6.16.2008

Demand for Hybrids Tests the Limits of Lean

Even the best, most flexible lean production systems may not be able to cope with sudden, dramatic shifts in consumer demand.

Case in point: hybrid vehicles. USA Today reports that sales of hybrids were down in May – not because people didn’t want them, but because dealers were running out of them.

"Not only are they out of cars and out of inventory, but the capacity they have for the hybrid components was locked in a year ago," before $4-a-gallon gas, says George Peterson, president of consultants AutoPacific.

The newspaper says the problem is hitting all manufacturers – even Toyota.

Prius. Sales of America's most popular hybrid fell 37%, while the compact Corolla, Toyota's most comparable conventional model, was up 17% in May vs. the month last year. Prius stock on dealer lots "is best measured now in hours, not days," Toyota Group Vice President Bob Carter says…

Toyota, meanwhile, has reached the production limit at the Japanese Prius factory. It just announced it will build a new battery plant and expand another in conjunction with partner Panasonic.

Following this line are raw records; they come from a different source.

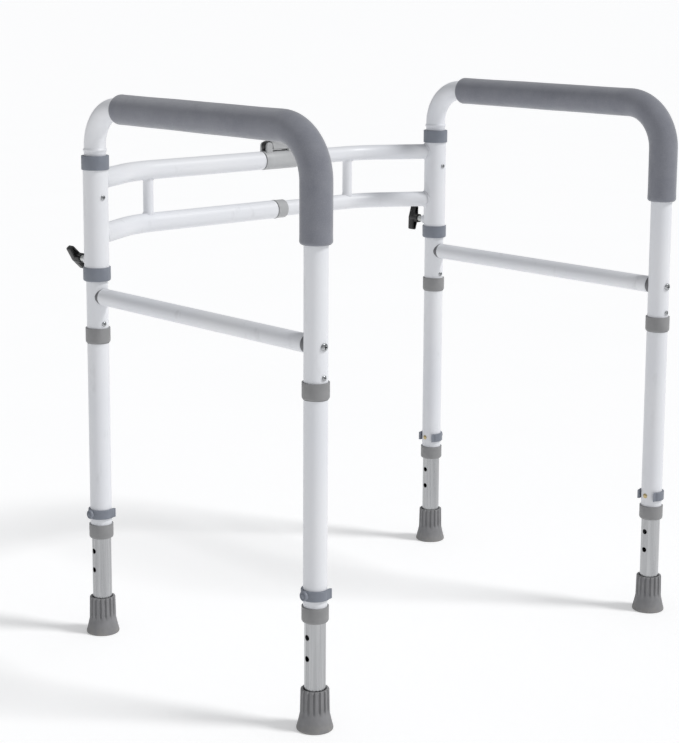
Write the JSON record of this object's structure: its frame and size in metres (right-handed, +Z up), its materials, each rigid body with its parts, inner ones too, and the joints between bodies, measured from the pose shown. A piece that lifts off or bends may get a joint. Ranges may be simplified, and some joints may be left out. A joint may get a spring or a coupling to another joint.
{
  "type": "toilet safety frame",
  "caption": "Free-standing frame with foam armrests that stands round a toilet: side frames that swivel in a width-adjustable rear bracket, on telescoping legs.",
  "frame": {"origin": "on the floor, at the middle of the frame's overall box", "axes": "+Z up, +Y to the rear rails, +X to the right rail's side"},
  "size_m": [0.655, 0.517, 0.712],
  "materials": {
    "white_powder_coat": "semi-gloss white powder coat on steel tube",
    "grip_foam": "closed-cell foam with a fine matt skin",
    "foot_rubber": "moulded grey rubber, matt",
    "satin_aluminium": "satin anodised",
    "blue_grey_plastic": "moulded blue-grey plastic",
    "grey_plastic": "moulded grey plastic",
    "black_plastic": "moulded black plastic",
    "zinc_steel": "zinc plated",
    "bare_steel": "bare steel tube",
    "inner_plastic": "moulded nylon",
    "pin_brass": "brass-coloured passivated pin"
  },
  "bodies": {
    "left_bracket": {"left_sleeve": "white_powder_coat", "left_sleeve_collars": "blue_grey_plastic", "left_sleeve_screw": "zinc_steel", "left_weld_nut": "white_powder_coat", "left_upper_rail": "white_powder_coat", "left_lower_rail": "white_powder_coat", "left_strut": "white_powder_coat", "lower_rail_collar": "grey_plastic", "clamp_body": "grey_plastic", "clamp_pin": "zinc_steel"},
    "right_bracket": {"right_sleeve": "white_powder_coat", "right_sleeve_collars": "blue_grey_plastic", "right_sleeve_screw": "zinc_steel", "right_weld_nut": "white_powder_coat", "right_upper_rail": "white_powder_coat", "right_lower_rail": "white_powder_coat", "right_strut": "white_powder_coat", "right_rail_plugs": "inner_plastic"},
    "clamp_lever": {"clamp_lever": "grey_plastic"},
    "left_knob": {"left_knob": "black_plastic", "left_knob_bolt": "zinc_steel"},
    "right_knob": {"right_knob": "black_plastic", "right_knob_bolt": "zinc_steel"},
    "left_frame": {"left_handrail_tube": "white_powder_coat", "left_foam_grip": "grip_foam", "left_side_rail": "white_powder_coat", "left_rail_saddles": "grey_plastic", "left_rail_inserts": "inner_plastic", "left_rail_screws": "zinc_steel", "left_joint_spigots": "bare_steel", "left_joint_collars": "grey_plastic", "left_joint_screws": "zinc_steel", "left_front_leg_tube": "white_powder_coat", "left_rear_leg_tube": "white_powder_coat", "left_bottom_collars": "grey_plastic", "left_lock_clips": "grey_plastic", "left_lock_pins": "pin_brass"},
    "right_frame": {"right_handrail_tube": "white_powder_coat", "right_foam_grip": "grip_foam", "right_side_rail": "white_powder_coat", "right_rail_saddles": "grey_plastic", "right_rail_inserts": "inner_plastic", "right_rail_screws": "zinc_steel", "right_joint_spigots": "bare_steel", "right_joint_collars": "grey_plastic", "right_joint_screws": "zinc_steel", "right_front_leg_tube": "white_powder_coat", "right_rear_leg_tube": "white_powder_coat", "right_bottom_collars": "grey_plastic", "right_lock_clips": "grey_plastic", "right_lock_pins": "pin_brass"},
    "left_front_foot": {"left_front_extension": "satin_aluminium", "left_front_foot": "foot_rubber"},
    "left_rear_foot": {"left_rear_extension": "satin_aluminium", "left_rear_foot": "foot_rubber"},
    "right_front_foot": {"right_front_extension": "satin_aluminium", "right_front_foot": "foot_rubber"},
    "right_rear_foot": {"right_rear_extension": "satin_aluminium", "right_rear_foot": "foot_rubber"}
  },
  "joints": [
    {"name": "width_slide", "type": "slide", "parent": "left_bracket", "child": "right_bracket", "axis": [1, 0, 0], "range_m": [-0.09, 0.06]},
    {"name": "clamp_lever_lift", "type": "hinge", "parent": "left_bracket", "child": "clamp_lever", "pos_m": [0.026, 0.245, 0.6205], "axis": [0, -1, 0], "range_deg": [0, 100]},
    {"name": "left_knob_turn", "type": "hinge", "parent": "left_bracket", "child": "left_knob", "pos_m": [-0.306, 0.187, 0.496], "axis": [0, 1, 0], "continuous": true},
    {"name": "right_knob_turn", "type": "hinge", "parent": "right_bracket", "child": "right_knob", "pos_m": [0.306, 0.187, 0.496], "axis": [0, 1, 0], "continuous": true},
    {"name": "left_swivel", "type": "hinge", "parent": "left_bracket", "child": "left_frame", "pos_m": [-0.306, 0.187, 0.55], "axis": [0, 0, 1], "range_deg": [-90, 30]},
    {"name": "right_swivel", "type": "hinge", "parent": "right_bracket", "child": "right_frame", "pos_m": [0.306, 0.187, 0.55], "axis": [0, 0, -1], "range_deg": [-90, 30]},
    {"name": "left_front_leg_slide", "type": "slide", "parent": "left_frame", "child": "left_front_foot", "axis": [0, 0, -1], "range_m": [-0.0762, 0.0762]},
    {"name": "left_rear_leg_slide", "type": "slide", "parent": "left_frame", "child": "left_rear_foot", "axis": [0, 0, -1], "range_m": [-0.0762, 0.0762]},
    {"name": "right_front_leg_slide", "type": "slide", "parent": "right_frame", "child": "right_front_foot", "axis": [0, 0, -1], "range_m": [-0.0762, 0.0762]},
    {"name": "right_rear_leg_slide", "type": "slide", "parent": "right_frame", "child": "right_rear_foot", "axis": [0, 0, -1], "range_m": [-0.0762, 0.0762]}
  ]
}
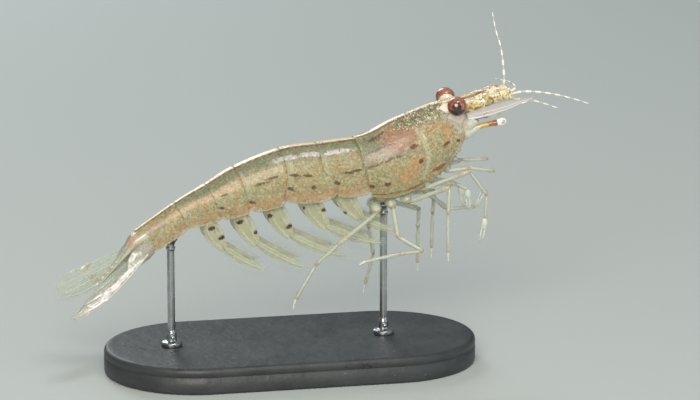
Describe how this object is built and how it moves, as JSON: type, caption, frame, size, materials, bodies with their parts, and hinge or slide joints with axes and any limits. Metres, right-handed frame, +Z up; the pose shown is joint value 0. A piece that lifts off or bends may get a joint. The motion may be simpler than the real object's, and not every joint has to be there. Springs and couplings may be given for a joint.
{
  "type": "aquarium shrimp",
  "caption": "Small freshwater shrimp on a plain display stand: see-through speckled shell, stalked eyes, slender clawed legs, beating swimmerets and a spread tail fan.",
  "frame": {"origin": "centre of the underside of the stand's base", "axes": "+X towards the shrimp's head, along the object's longest extent; +Y to the shrimp's left; +Z up"},
  "size_m": [0.048, 0.0371, 0.0313],
  "materials": {
    "shell": "thin see-through olive and cream shell with brown and dark speckles, a cream stripe along the back and rows of red-brown spots",
    "limb": "see-through pale green and white horn with amber joints, gold-speckled on the feeler stems",
    "fin": "thin clear horn with fine ribs, fringed edges and pearly highlights",
    "cornea": "polished red-brown to black faceted eye",
    "stand_base": "honed dark slate with softened edges",
    "stand_rod": "fine drawn stainless steel"
  },
  "bodies": {
    "root": {"abdomen_1": "shell", "abdomen_2": "shell", "abdomen_3": "shell", "abdomen_4": "shell", "abdomen_5": "shell", "abdomen_6": "shell", "antenna_flagellum_left": "limb", "antenna_flagellum_right": "limb", "antenna_scale_left": "fin", "antenna_scale_right": "fin", "antenna_stem_left": "limb", "antenna_stem_right": "limb", "antennule_inner_flagellum_left": "limb", "antennule_inner_flagellum_right": "limb", "antennule_outer_flagellum_left": "limb", "antennule_outer_flagellum_right": "limb", "antennule_stem_left": "limb", "antennule_stem_right": "limb", "carapace": "shell", "cheliped_1_left": "limb", "cheliped_1_right": "limb", "cheliped_2_left": "limb", "cheliped_2_right": "limb", "eye_left": "cornea", "eye_right": "cornea", "eyestalk_left": "limb", "eyestalk_right": "limb", "leg_3_left": "limb", "leg_3_right": "limb", "leg_4_left": "limb", "leg_4_right": "limb", "leg_5_left": "limb", "leg_5_right": "limb", "maxilliped_left": "limb", "maxilliped_right": "limb", "mouthparts": "limb", "rostrum": "shell", "stand_base": "stand_base", "stand_rod_front": "stand_rod", "stand_rod_rear": "stand_rod", "sternum": "shell", "swimmeret_1_left": "fin", "swimmeret_1_right": "fin", "swimmeret_2_left": "fin", "swimmeret_2_right": "fin", "swimmeret_3_left": "fin", "swimmeret_3_right": "fin", "swimmeret_4_left": "fin", "swimmeret_4_right": "fin", "swimmeret_5_left": "fin", "swimmeret_5_right": "fin", "telson": "fin", "uropod_endopod_left": "fin", "uropod_endopod_right": "fin", "uropod_exopod_left": "fin", "uropod_exopod_right": "fin"}
  },
  "joints": []
}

"We knew we didn't have more capacity. We simply cannot turn on more production," Toyota's John Hanson says.

Is there a limit to a lean system’s flexibility? Is it possible the current shortage could have been avoided? What do you think?

2 comments:

Anonymous said...

Though I can't speak to PEVE's production process, the bottleneck for battery production probably has more to do with the electrochemistry than processes that are easily improved by Lean methods. You might compare it to the production of wine, where the main bottleneck is WIP caused by the fermentation process.

So yes, I'd have to say that there are limits to Lean.

David Rawheiser said...

Even the best surfer will find waves that they just can't handle. I don't think this is an issue with lean, just an overwhelming demand of the market. If there is an issue it's with the consumer's addiction to cheap oil.